Government finance encompasses the multifaceted activities by which governments raise and spend money to provide public goods and services, manage the economy, and achieve societal goals. It’s a crucial area, impacting everything from infrastructure and education to healthcare and national defense.
The primary source of government revenue is taxation. Governments levy various taxes, including income taxes (personal and corporate), sales taxes (consumption-based), property taxes, and excise taxes (on specific goods). The specific types and rates of taxes vary considerably across countries and even within countries at different levels of government (federal, state/provincial, local). A progressive tax system, like the US federal income tax, taxes higher earners at a higher rate, while a regressive tax, like a sales tax, disproportionately burdens lower-income individuals.
Beyond taxes, governments also generate revenue through fees and charges for services like utilities, licenses, and permits. Grants from other levels of government or international organizations can also contribute to revenue streams. Strategic management of government debt through bonds and other financial instruments is another essential revenue source, particularly for funding large capital projects or responding to economic crises.
Government spending decisions reflect societal priorities and economic objectives. Public services such as education, healthcare, social security, and infrastructure constitute a significant portion of government expenditures. National defense and security are also typically major spending areas. Furthermore, governments utilize spending as a tool for economic stabilization, increasing spending during recessions to stimulate demand or decreasing it during periods of inflation to cool down the economy.

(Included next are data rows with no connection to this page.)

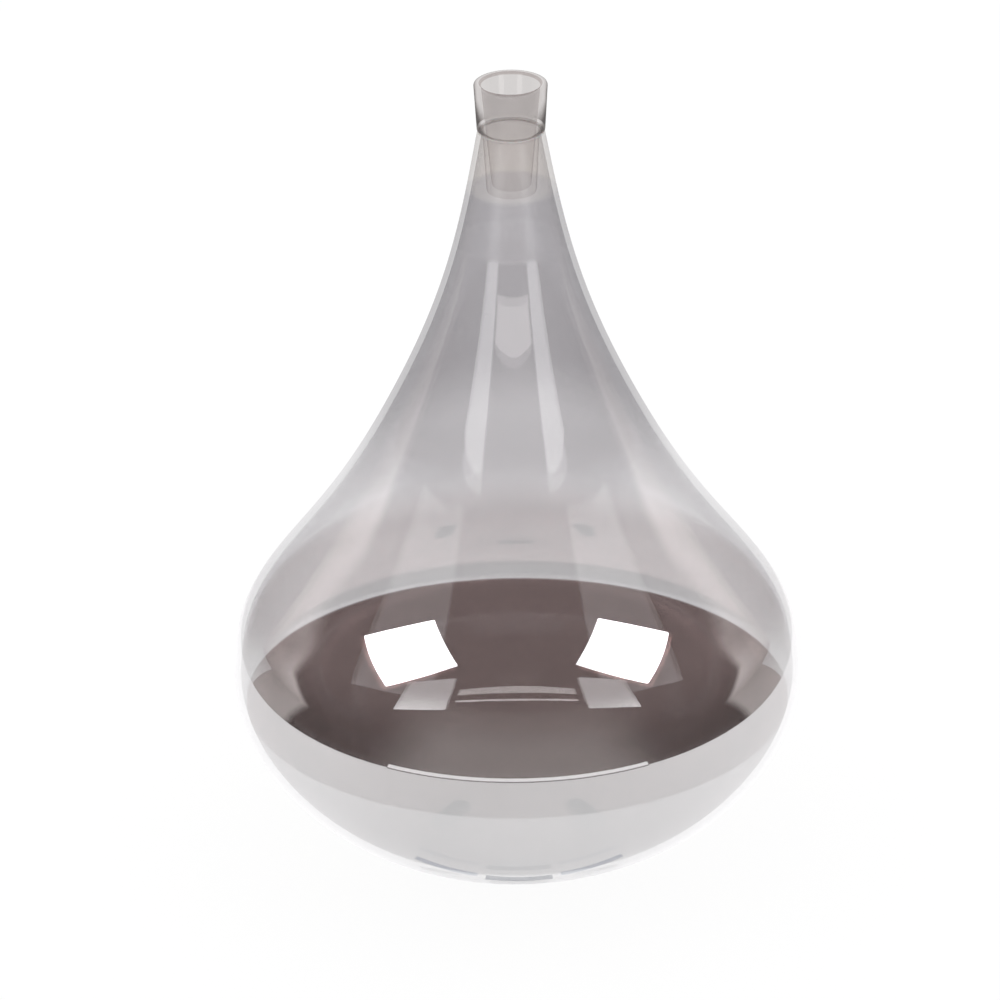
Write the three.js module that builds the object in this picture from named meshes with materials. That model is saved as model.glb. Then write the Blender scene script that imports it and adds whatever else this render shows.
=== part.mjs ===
// Storm glass vessel: a drop of smoked glass, blown in one piece, that stands on three
// soft pads glued under its ground base, and is closed by a hollow, cup-shaped ground
// stopper on a soft seal ring. The stopper lifts straight out along +Z.
//
// Millimetres, +Z up. The origin is on the glass's axis, on the surface it stands on.
// The front of the object faces -Y.
import * as THREE from "three";

// ---- driving dimensions ---------------------------------------------------------------

const FACETS = 48; // round every turned piece

// Pads under the base.
const PAD_HEIGHT = 2.5;
const PAD_WIDTH = 20;
const PAD_DEPTH = 7;
const PAD_BEVEL = 0.6;
const PAD_PITCH_RADIUS = 27; // from the axis to a pad's middle
const PADS = [
  { name: "pad_front", turn: 0 },
  { name: "pad_right", turn: 120 },
  { name: "pad_left", turn: 240 },
];

// The drop, with heights measured from its own ground base.
const BASE_RADIUS = 32.5; // the ground flat
const BASE_EDGE_ANGLE = 9.2; // how steeply the bulb leaves the flat, in degrees
const BULB_RADIUS = 97;
const BULB_HEIGHT = 62; // of the widest ring
const SHOULDER_RADIUS = 45; // where the convex bulb turns into the hollow-sided cone
const SHOULDER_HEIGHT = 157;
const SHOULDER_ANGLE = 27.5; // lean of the wall from upright there, in degrees
const LIP_RADIUS = 11.4;
const LIP_HEIGHT = 260;
const LIP_ANGLE = 10; // lean of the wall from upright at the lip, in degrees
const BASE_WALL = 3; // the wall thins evenly with height
const LIP_WALL = 1.6;
const LIP_CHAMFER = 0.3;

// How far each end of a stretch of the outline pulls along its own direction.
const BASE_PULL = 37;
const BULB_PULL_DOWN = 25;
const BULB_PULL_UP = 35.5;
const SHOULDER_PULL_DOWN = 65.5;
const SHOULDER_PULL_UP = 45;
const LIP_PULL = 40;
const STEPS_PER_STRETCH = 8;

// Seal ring between the lip and the stopper's head.
const SEAL_HEIGHT = 1;
const SEAL_INSET = 0.4; // the ring's edge sits this far inside the lip's

// Stopper: a 19/22 cone, 19 mm across its wide end and 22 mm long with a 1:10 taper.
const CONE_RADIUS = 9.5;
const CONE_LENGTH = 22;
const CONE_TAPER = 0.05; // radius lost per millimetre
const CONE_EDGE = 0.8;
const CONE_CLEARANCE = 0.32; // between the cone and anything round it
const HEAD_HEIGHT = 16.5;
const HEAD_RADIUS = 12.3; // at the rim: the head widens upwards from the lip's radius
const RIM_ROUND = 0.8;
const WELL_RADIUS = 9.9; // at the rim
const WELL_FOOT_RADIUS = 6.6;
const WELL_FLOOR = 2; // thickness of glass under the well
const CORNER_STEPS = 3;

// ---- materials ------------------------------------------------------------------------

const smokedGlass = () =>
  new THREE.MeshStandardMaterial({ color: 0xa59a99, roughness: 0.08, metalness: 0.45 });
const stopperGlass = () =>
  new THREE.MeshStandardMaterial({ color: 0xbdb6b3, roughness: 0.1, metalness: 0 });
const softSeal = () =>
  new THREE.MeshStandardMaterial({ color: 0x8d8785, roughness: 0.55, metalness: 0 });
const softPad = () =>
  new THREE.MeshStandardMaterial({ color: 0x85858a, roughness: 0.6, metalness: 0 });

// ---- shapes ---------------------------------------------------------------------------

// A unit direction in the outline's plane, measured up from the outward radius.
function direction(degrees) {
  const angle = THREE.MathUtils.degToRad(degrees);
  return new THREE.Vector2(Math.cos(angle), Math.sin(angle));
}

// A smooth stretch from one point to another, leaving and arriving in the given directions.
function stretch(from, leaving, leavePull, to, arriving, arrivePull) {
  const first = from.clone().addScaledVector(leaving, leavePull);
  const second = to.clone().addScaledVector(arriving, -arrivePull);
  return new THREE.CubicBezierCurve(from, first, second, to);
}

// Turns an outline of (radius, height) points about the Z axis.
function turned(outline) {
  return new THREE.LatheGeometry(outline, FACETS).rotateX(Math.PI / 2);
}

// The drop's outer outline, from the base's edge to the lip, as [point, direction] pairs.
function dropOutside() {
  const base = new THREE.Vector2(BASE_RADIUS, 0);
  const bulb = new THREE.Vector2(BULB_RADIUS, BULB_HEIGHT);
  const shoulder = new THREE.Vector2(SHOULDER_RADIUS, SHOULDER_HEIGHT);
  const lip = new THREE.Vector2(LIP_RADIUS, LIP_HEIGHT);
  const leaving = direction(BASE_EDGE_ANGLE);
  const upright = direction(90);
  const overShoulder = direction(90 + SHOULDER_ANGLE);
  const atLip = direction(90 + LIP_ANGLE);
  const stretches = [
    stretch(base, leaving, BASE_PULL, bulb, upright, BULB_PULL_DOWN),
    stretch(bulb, upright, BULB_PULL_UP, shoulder, overShoulder, SHOULDER_PULL_DOWN),
    stretch(shoulder, overShoulder, SHOULDER_PULL_UP, lip, atLip, LIP_PULL),
  ];
  const samples = [[base, leaving]];
  for (const curve of stretches) {
    for (let step = 1; step <= STEPS_PER_STRETCH; step++) {
      const t = step / STEPS_PER_STRETCH;
      samples.push([curve.getPoint(t), curve.getTangent(t)]);
    }
  }
  return samples;
}

function wallAt(height) {
  return THREE.MathUtils.lerp(BASE_WALL, LIP_WALL, height / LIP_HEIGHT);
}

// The drop: one open shell, with its outline run from the middle of the base up the
// outside, over the lip and down the inside to the middle of the hollow's floor.
function makeDrop() {
  const outside = dropOutside();
  const inside = outside.slice(1).map(([point, along]) => {
    const inwards = new THREE.Vector2(-along.y, along.x);
    return point.clone().addScaledVector(inwards, wallAt(point.y));
  });
  const bore = inside.at(-1);
  const outline = [
    new THREE.Vector2(0, 0),
    ...outside.map(([point]) => point),
    new THREE.Vector2(bore.x + LIP_CHAMFER, LIP_HEIGHT),
    ...inside.reverse(),
    new THREE.Vector2(BASE_RADIUS, BASE_WALL),
    new THREE.Vector2(0, BASE_WALL),
  ];
  return turned(outline);
}

// A quarter turn about a centre, from one direction to another, both in degrees.
function corner(x, y, radius, start, end) {
  const arc = new THREE.EllipseCurve(
    x, y, radius, radius,
    THREE.MathUtils.degToRad(start), THREE.MathUtils.degToRad(end), end < start,
  );
  return arc.getPoints(CORNER_STEPS);
}

// The stopper, with heights measured from the underside of its head: the outline runs from
// the middle of the cone's tip up the cone and the head, over the rim and down the well.
function makeStopper() {
  const tipRadius = CONE_RADIUS - CONE_LENGTH * CONE_TAPER;
  const wellFloor = WELL_FLOOR - CONE_LENGTH;
  const rimCentre = HEAD_HEIGHT - RIM_ROUND;
  const outline = [
    new THREE.Vector2(0, -CONE_LENGTH),
    new THREE.Vector2(tipRadius - CONE_EDGE, -CONE_LENGTH),
    new THREE.Vector2(tipRadius, CONE_EDGE - CONE_LENGTH),
    new THREE.Vector2(CONE_RADIUS, 0),
    new THREE.Vector2(LIP_RADIUS, 0),
    ...corner(HEAD_RADIUS - RIM_ROUND, rimCentre, RIM_ROUND, 0, 90),
    ...corner(WELL_RADIUS + RIM_ROUND, rimCentre, RIM_ROUND, 90, 180),
    ...corner(WELL_FOOT_RADIUS - RIM_ROUND, wellFloor + RIM_ROUND, RIM_ROUND, 0, -90),
    new THREE.Vector2(0, wellFloor),
  ];
  return turned(outline);
}

function makeSeal() {
  const inner = CONE_RADIUS + CONE_CLEARANCE;
  const outer = LIP_RADIUS - SEAL_INSET;
  const outline = [
    new THREE.Vector2(inner, 0),
    new THREE.Vector2(outer, 0),
    new THREE.Vector2(outer, SEAL_HEIGHT),
    new THREE.Vector2(inner, SEAL_HEIGHT),
    new THREE.Vector2(inner, 0),
  ];
  return turned(outline);
}

// A pad with round ends and softened edges, its middle on the front pad's place.
function makePad() {
  const endRadius = PAD_DEPTH / 2 - PAD_BEVEL;
  const endCentre = (PAD_WIDTH - PAD_DEPTH) / 2;
  const plan = new THREE.Shape();
  plan.absarc(endCentre, 0, endRadius, -Math.PI / 2, Math.PI / 2, false);
  plan.absarc(-endCentre, 0, endRadius, Math.PI / 2, -Math.PI / 2, false);
  return new THREE.ExtrudeGeometry(plan, {
    depth: PAD_HEIGHT - 2 * PAD_BEVEL,
    bevelThickness: PAD_BEVEL,
    bevelSize: PAD_BEVEL,
    bevelSegments: 2,
    curveSegments: 8,
  }).translate(0, -PAD_PITCH_RADIUS, PAD_BEVEL);
}

// ---- assembly -------------------------------------------------------------------------

function piece(name, geometry, material) {
  const mesh = new THREE.Mesh(geometry, material);
  mesh.name = name;
  return mesh;
}

const group = new THREE.Group();

const glass = new THREE.Group();
glass.position.z = PAD_HEIGHT;
glass.add(piece("glass_drop", makeDrop(), smokedGlass()));
group.add(glass);

for (const { name, turn } of PADS) {
  const pad = piece(name, makePad(), softPad());
  pad.rotation.z = THREE.MathUtils.degToRad(turn);
  group.add(pad);
}

// The seal ring and the stopper come out together.
const closure = new THREE.Group();
closure.position.z = LIP_HEIGHT;
closure.add(piece("seal_ring", makeSeal(), softSeal()));
const stopper = piece("neck_stopper", makeStopper(), stopperGlass());
stopper.position.z = SEAL_HEIGHT;
closure.add(stopper);
glass.add(closure);

export default group;
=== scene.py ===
"""Looks of the storm glass vessel: a drop of smoked glass with a half-mirror lustre on its
bulb, a cup-shaped stopper of thick glass, a soft seal ring and three soft pads.

Metres, +Z up, front towards -Y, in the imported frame. Sizes below are in millimetres.
"""

import math

import bpy
from mathutils import Matrix, Vector


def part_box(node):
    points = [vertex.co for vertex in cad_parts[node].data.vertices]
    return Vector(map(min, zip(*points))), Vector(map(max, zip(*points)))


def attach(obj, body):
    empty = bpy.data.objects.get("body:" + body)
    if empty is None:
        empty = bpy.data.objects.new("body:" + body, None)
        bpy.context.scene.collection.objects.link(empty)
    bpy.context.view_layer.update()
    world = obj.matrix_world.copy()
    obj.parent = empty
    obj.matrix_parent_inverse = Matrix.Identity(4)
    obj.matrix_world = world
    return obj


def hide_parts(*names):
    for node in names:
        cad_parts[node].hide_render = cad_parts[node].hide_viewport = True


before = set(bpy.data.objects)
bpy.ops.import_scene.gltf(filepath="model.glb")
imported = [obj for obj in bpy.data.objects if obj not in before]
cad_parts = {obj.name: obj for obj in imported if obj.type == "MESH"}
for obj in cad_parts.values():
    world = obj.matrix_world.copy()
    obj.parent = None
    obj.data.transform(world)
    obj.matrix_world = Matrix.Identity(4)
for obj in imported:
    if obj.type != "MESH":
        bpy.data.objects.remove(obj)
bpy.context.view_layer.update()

MM = 0.001

# ---- driving dimensions, in millimetres ------------------------------------------------

TURNS = 192  # sides of a turned piece
STRETCH_STEPS = 40
CORNER_STEPS = 8

# The drop, with heights measured from its own ground base.
BASE_RADIUS = 32.5
BASE_EDGE_ANGLE = 9.2  # degrees
BULB_RADIUS = 97
BULB_HEIGHT = 62
SHOULDER_RADIUS = 45
SHOULDER_HEIGHT = 157
SHOULDER_ANGLE = 27.5
LIP_RADIUS = 11.4
LIP_HEIGHT = 260
LIP_ANGLE = 10
BASE_WALL = 3
LIP_WALL = 1.6
LIP_ROUND = 0.35
BASE_PULL = 37
BULB_PULL_DOWN = 25
BULB_PULL_UP = 35.5
SHOULDER_PULL_DOWN = 65.5
SHOULDER_PULL_UP = 45
LIP_PULL = 40
GROUND_ROUND = 1.2  # softened edge where the ground flat meets the bulb
GROUND_RISE = 0.03
FLAT_MIDDLE = 0.5  # share of the base's radius where its flat has a ring of vertices

# Seal ring, with heights from the lip.
SEAL_HEIGHT = 1
SEAL_INSET = 0.4
SEAL_ROUND = 0.3
CONE_CLEARANCE = 0.32

# Stopper, with heights from the underside of its head.
CONE_RADIUS = 9.5
CONE_LENGTH = 22
CONE_TAPER = 0.05
CONE_EDGE = 0.8
HEAD_HEIGHT = 16.5
HEAD_RADIUS = 12.3
HEAD_EDGE = 0.4
RIM_ROUND = 0.8
WELL_RADIUS = 9.9
WELL_FOOT_RADIUS = 6.6
WELL_FLOOR = 2

# Pads.
PAD_HEIGHT = 2.5
PAD_WIDTH = 20
PAD_DEPTH = 7
PAD_BEVEL = 0.6
PAD_PITCH_RADIUS = 27
PAD_END_STEPS = 24
PAD_TURNS = {"pad_front": 0, "pad_right": 120, "pad_left": 240}

glass_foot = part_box("glass_drop")[0].z / MM
lip_top = glass_foot + LIP_HEIGHT
head_foot = lip_top + SEAL_HEIGHT

# ---- finishes --------------------------------------------------------------------------

# How bare glass mirrors: head on, what grazing adds, and how late that comes in.
GLASS_MIRROR = 0.04
GRAZING_MIRROR = 0.22
SCHLICK_POWER = 5
MIRROR_TINT = (0.96, 0.955, 0.965)
DUST_ROUGHNESS = (0.012, 0.035)

# Glass seen edge-on is deeper: how far a face turns away, and its see-through share there.
EDGE_TURN = (0.3, 0.78)
EDGE_CLEARNESS = 0.885

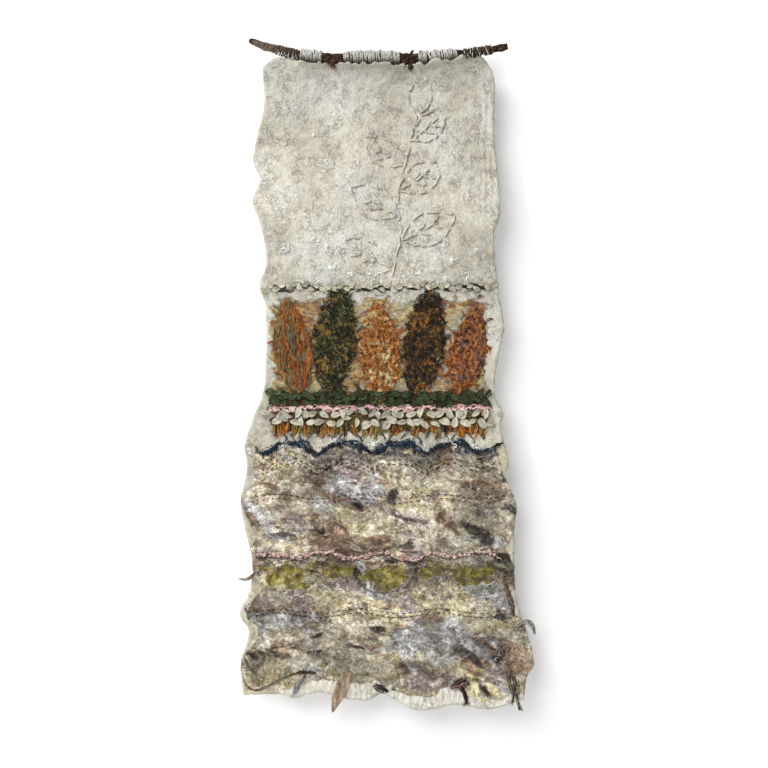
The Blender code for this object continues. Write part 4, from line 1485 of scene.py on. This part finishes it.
def make_petals():
    """Two rows of pale petals over dark wool, and a chain of small ones above the leaves."""
    rng = np.random.default_rng(271)
    petals = []
    for k, x in enumerate(np.arange(-0.144, 0.149, 0.0122)):
        for row in (-1, 1):
            turn = rng.normal(1.57 + row * 0.50 * (1 if k % 2 else -1), 0.60)
            down = PETALS_DOWN + row * 0.0054 + rng.normal(0, 0.0018)
            size = rng.uniform(0.0125, 0.0195)
            place = x + 0.0040 * row + rng.normal(0, 0.0026)
            lift = 0.0022 + 0.0009 * rng.random()
            wide = size * rng.uniform(0.46, 0.66)
            petals.append(petal_points(rng, place, down, size, wide, turn, 0.0030, crease=0.0005, lift=lift))
    silk = petal_look("silk_petals", (0.43, 0.41, 0.30), (0.75, 0.72, 0.57))
    rows = join_sheets("petals", petals, silk)
    beads = []
    for k, x in enumerate(np.arange(-0.156, 0.160, 0.0080)):
        down = CHAIN_DOWN + 0.0022 * math.sin(x / 0.0143) + 0.0021 * (-1) ** k + rng.normal(0, 0.0007)
        turn = rng.normal(1.57 + 0.40 * (-1) ** k, 0.28)
        size = rng.uniform(0.0104, 0.0136)
        beads.append(petal_points(rng, x, down, size, size * 0.58, turn, 0.0018, crease=0.0003, lift=0.0020))
    sage = petal_look("sage_petals", (0.40, 0.375, 0.26), (0.70, 0.66, 0.50))
    return [rows, join_sheets("petal_chain", beads, sage)]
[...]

Budgeting is the cornerstone of government finance. The budget outlines projected revenues and planned expenditures for a specific period. Governments employ different budgeting approaches, such as line-item budgeting (focusing on specific expenditures), performance budgeting (linking spending to outcomes), and zero-based budgeting (requiring justification for all expenditures). Budget processes vary significantly but generally involve executive proposals, legislative review and approval, and implementation by government agencies.
Managing government debt is a key aspect of fiscal responsibility. While debt can be a valuable tool for financing investments and responding to emergencies, excessive debt can lead to financial instability and burden future generations. Governments strive to maintain sustainable debt levels by carefully balancing spending and revenue and managing debt maturities effectively.
Fiscal policy refers to the use of government spending and taxation to influence the economy. Expansionary fiscal policy (increased spending or reduced taxes) aims to stimulate economic growth, while contractionary fiscal policy (decreased spending or increased taxes) seeks to curb inflation. Fiscal policy is often used in conjunction with monetary policy (managed by central banks) to achieve macroeconomic stability.
Effective government finance requires transparency, accountability, and sound financial management practices. Robust auditing procedures, public disclosure of financial information, and independent oversight mechanisms are essential for ensuring that public funds are used efficiently and effectively. Citizens’ participation in the budgeting process and engagement in holding governments accountable are crucial for promoting good governance and ensuring that government finance serves the public interest.